▸ Given instruction
Copy out all lines that hold "bodies".

▸ Supplied material
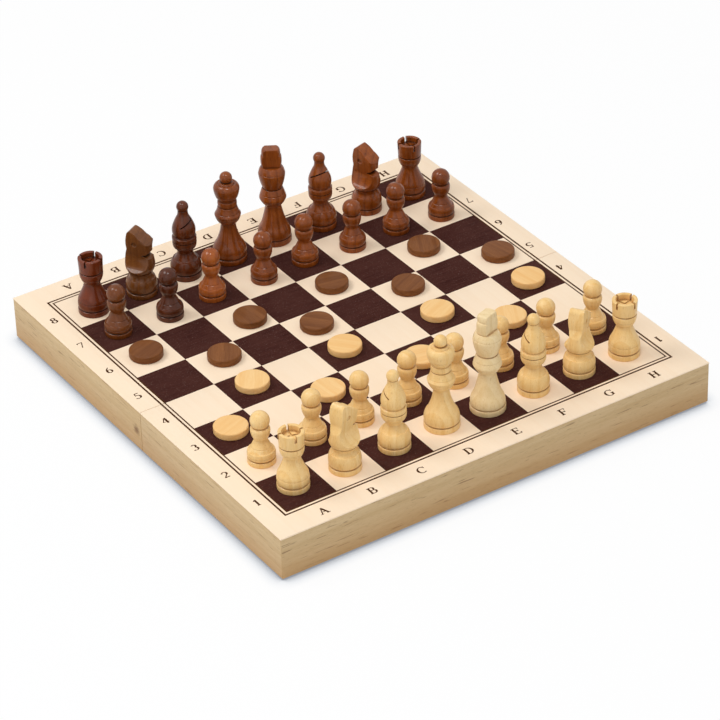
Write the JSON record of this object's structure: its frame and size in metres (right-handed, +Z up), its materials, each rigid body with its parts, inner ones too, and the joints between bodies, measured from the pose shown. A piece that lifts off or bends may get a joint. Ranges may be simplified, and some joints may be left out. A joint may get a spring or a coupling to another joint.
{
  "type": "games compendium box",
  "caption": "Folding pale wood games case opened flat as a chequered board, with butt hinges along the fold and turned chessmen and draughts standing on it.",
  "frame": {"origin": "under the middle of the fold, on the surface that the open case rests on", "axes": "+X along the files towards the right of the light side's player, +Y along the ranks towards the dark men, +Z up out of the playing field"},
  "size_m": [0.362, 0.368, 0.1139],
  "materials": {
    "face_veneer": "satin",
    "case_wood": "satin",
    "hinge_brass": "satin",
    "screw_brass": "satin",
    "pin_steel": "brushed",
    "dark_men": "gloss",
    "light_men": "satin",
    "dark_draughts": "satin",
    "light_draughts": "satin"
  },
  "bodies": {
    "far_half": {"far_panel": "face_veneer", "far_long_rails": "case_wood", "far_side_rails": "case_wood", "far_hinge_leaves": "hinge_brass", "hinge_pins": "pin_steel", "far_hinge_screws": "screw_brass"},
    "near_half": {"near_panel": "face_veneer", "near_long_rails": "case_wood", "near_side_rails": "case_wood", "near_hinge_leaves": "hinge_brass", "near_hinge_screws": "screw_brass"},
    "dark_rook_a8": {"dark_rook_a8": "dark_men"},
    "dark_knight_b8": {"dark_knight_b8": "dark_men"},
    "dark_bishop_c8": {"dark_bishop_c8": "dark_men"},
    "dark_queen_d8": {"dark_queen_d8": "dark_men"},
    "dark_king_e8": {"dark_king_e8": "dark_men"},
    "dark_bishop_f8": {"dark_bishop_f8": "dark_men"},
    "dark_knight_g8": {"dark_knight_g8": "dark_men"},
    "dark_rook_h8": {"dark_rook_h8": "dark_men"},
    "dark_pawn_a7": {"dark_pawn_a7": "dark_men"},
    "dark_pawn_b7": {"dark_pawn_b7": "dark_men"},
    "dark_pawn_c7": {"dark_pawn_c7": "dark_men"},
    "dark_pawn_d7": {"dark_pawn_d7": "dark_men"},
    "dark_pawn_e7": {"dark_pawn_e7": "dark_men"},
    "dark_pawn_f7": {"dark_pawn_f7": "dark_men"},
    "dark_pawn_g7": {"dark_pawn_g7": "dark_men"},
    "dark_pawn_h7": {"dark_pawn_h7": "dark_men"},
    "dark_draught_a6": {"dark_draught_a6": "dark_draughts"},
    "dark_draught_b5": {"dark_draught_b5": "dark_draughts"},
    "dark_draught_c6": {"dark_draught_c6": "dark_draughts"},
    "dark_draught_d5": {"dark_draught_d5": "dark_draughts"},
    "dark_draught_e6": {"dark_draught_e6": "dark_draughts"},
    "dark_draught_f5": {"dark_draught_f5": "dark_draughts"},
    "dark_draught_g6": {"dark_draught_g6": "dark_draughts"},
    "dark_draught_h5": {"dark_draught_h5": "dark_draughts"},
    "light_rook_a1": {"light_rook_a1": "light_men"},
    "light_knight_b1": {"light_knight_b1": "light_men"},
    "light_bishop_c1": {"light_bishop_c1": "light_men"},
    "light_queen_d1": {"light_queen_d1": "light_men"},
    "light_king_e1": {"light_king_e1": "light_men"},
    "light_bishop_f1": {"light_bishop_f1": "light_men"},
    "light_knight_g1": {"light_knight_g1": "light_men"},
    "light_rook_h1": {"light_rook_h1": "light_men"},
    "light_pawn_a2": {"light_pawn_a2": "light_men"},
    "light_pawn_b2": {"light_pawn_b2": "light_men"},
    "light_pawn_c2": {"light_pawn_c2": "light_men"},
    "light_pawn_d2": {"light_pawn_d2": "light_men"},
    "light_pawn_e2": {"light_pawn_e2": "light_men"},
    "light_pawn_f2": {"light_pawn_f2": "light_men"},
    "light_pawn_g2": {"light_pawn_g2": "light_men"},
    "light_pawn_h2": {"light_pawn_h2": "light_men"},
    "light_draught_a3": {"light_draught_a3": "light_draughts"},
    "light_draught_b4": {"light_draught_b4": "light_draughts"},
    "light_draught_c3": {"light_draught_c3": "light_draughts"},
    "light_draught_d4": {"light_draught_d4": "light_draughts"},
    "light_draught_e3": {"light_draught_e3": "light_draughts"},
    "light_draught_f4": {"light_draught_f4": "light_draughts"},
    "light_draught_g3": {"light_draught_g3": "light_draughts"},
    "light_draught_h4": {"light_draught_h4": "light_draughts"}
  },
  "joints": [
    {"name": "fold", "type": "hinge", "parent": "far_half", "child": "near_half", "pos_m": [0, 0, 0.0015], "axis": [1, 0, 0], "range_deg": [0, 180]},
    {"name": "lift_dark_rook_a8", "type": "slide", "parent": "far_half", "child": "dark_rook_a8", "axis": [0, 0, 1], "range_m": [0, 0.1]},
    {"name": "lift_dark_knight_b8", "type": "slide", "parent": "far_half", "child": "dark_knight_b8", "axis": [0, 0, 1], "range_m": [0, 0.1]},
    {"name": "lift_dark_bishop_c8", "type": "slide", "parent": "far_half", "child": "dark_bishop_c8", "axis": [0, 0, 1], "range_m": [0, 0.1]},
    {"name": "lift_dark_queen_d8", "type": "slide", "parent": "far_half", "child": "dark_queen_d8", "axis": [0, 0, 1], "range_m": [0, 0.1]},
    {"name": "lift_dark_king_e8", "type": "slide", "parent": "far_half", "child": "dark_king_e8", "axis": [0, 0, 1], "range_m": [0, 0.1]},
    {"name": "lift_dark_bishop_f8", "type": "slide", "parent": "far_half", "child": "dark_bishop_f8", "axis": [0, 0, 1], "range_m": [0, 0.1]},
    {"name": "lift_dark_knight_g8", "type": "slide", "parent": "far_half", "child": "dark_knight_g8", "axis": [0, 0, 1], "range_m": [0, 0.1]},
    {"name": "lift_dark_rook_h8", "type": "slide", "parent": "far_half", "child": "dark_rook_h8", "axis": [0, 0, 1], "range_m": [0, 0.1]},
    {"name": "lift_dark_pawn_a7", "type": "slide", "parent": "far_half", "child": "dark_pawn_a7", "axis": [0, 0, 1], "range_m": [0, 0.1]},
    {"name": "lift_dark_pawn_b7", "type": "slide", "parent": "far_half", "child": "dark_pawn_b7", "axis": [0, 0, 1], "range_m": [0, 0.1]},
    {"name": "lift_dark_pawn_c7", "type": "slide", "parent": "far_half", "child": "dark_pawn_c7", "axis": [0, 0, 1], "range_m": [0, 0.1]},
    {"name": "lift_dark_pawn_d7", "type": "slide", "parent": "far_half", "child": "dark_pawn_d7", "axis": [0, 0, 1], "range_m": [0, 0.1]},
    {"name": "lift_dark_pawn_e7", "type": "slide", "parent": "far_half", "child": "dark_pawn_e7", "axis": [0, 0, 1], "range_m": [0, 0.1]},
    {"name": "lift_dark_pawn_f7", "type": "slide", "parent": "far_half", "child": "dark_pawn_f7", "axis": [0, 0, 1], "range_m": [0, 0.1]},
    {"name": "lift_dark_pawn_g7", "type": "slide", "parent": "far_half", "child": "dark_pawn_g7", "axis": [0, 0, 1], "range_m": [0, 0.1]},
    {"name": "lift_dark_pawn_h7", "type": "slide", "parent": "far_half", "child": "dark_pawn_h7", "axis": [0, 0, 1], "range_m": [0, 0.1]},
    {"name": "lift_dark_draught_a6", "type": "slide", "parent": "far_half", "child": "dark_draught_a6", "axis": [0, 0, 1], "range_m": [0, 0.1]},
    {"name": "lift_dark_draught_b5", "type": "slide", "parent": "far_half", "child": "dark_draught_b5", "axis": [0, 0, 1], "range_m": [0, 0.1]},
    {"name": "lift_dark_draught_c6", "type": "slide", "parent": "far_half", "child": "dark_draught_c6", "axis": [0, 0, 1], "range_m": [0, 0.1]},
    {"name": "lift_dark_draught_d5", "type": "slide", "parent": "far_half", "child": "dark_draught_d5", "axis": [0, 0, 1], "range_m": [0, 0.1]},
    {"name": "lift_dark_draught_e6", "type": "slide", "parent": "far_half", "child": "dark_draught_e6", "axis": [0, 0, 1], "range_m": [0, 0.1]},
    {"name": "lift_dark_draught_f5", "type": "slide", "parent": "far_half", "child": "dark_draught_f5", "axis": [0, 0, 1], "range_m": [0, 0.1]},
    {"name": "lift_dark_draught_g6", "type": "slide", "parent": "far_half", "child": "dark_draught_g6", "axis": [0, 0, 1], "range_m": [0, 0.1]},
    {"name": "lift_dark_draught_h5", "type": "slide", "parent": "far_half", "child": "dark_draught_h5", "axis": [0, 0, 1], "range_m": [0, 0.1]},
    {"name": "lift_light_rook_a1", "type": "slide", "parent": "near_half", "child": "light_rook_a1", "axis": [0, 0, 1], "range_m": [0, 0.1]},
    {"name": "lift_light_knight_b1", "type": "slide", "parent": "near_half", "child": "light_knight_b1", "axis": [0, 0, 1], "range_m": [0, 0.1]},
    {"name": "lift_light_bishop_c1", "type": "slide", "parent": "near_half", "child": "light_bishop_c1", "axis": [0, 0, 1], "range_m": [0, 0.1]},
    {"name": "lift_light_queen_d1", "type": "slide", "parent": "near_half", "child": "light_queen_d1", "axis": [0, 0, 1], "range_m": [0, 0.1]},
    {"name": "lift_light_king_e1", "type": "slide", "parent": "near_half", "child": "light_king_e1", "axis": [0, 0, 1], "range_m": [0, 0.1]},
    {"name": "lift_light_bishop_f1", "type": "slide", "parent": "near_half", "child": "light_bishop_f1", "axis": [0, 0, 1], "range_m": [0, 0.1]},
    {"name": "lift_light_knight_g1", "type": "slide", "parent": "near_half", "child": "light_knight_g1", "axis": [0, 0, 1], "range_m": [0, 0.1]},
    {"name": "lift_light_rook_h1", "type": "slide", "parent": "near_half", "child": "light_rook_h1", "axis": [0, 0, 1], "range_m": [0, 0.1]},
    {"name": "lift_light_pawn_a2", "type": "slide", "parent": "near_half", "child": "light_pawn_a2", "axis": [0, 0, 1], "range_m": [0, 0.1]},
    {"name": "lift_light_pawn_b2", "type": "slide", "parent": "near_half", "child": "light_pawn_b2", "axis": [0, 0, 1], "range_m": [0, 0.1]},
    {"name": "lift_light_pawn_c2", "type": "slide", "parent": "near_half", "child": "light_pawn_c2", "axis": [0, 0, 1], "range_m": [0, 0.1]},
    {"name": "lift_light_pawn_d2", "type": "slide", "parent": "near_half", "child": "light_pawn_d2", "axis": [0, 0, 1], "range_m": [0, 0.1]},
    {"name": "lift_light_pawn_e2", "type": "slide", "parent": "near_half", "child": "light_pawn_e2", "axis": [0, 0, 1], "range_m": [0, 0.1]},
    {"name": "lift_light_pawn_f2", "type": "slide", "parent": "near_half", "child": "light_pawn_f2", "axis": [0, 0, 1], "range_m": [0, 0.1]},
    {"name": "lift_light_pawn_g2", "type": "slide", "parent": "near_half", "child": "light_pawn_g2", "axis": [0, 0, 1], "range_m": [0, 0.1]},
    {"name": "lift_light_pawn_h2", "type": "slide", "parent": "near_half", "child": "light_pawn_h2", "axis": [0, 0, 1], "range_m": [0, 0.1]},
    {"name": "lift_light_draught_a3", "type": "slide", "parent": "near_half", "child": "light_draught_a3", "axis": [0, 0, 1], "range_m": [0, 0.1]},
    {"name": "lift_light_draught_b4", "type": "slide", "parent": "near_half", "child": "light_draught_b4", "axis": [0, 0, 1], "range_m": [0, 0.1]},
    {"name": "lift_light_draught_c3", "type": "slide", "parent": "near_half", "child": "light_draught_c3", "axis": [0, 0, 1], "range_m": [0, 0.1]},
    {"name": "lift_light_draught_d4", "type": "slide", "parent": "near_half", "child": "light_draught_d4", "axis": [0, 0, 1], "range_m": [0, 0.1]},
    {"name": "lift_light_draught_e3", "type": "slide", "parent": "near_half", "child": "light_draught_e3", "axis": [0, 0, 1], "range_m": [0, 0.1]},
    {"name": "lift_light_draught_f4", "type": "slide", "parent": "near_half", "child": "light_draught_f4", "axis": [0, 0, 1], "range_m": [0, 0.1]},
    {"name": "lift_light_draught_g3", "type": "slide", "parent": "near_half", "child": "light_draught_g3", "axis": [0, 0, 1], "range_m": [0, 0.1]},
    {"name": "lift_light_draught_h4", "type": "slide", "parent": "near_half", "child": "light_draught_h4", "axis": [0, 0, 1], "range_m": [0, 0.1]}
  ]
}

▸ Exercise output
Write the JSON record of this object's structure: its frame and size in metres (right-handed, +Z up), its materials, each rigid body with its parts, inner ones too, and the joints between bodies, measured from the pose shown. A piece that lifts off or bends may get a joint. Ranges may be simplified, and some joints may be left out. A joint may get a spring or a coupling to another joint.
  "bodies": {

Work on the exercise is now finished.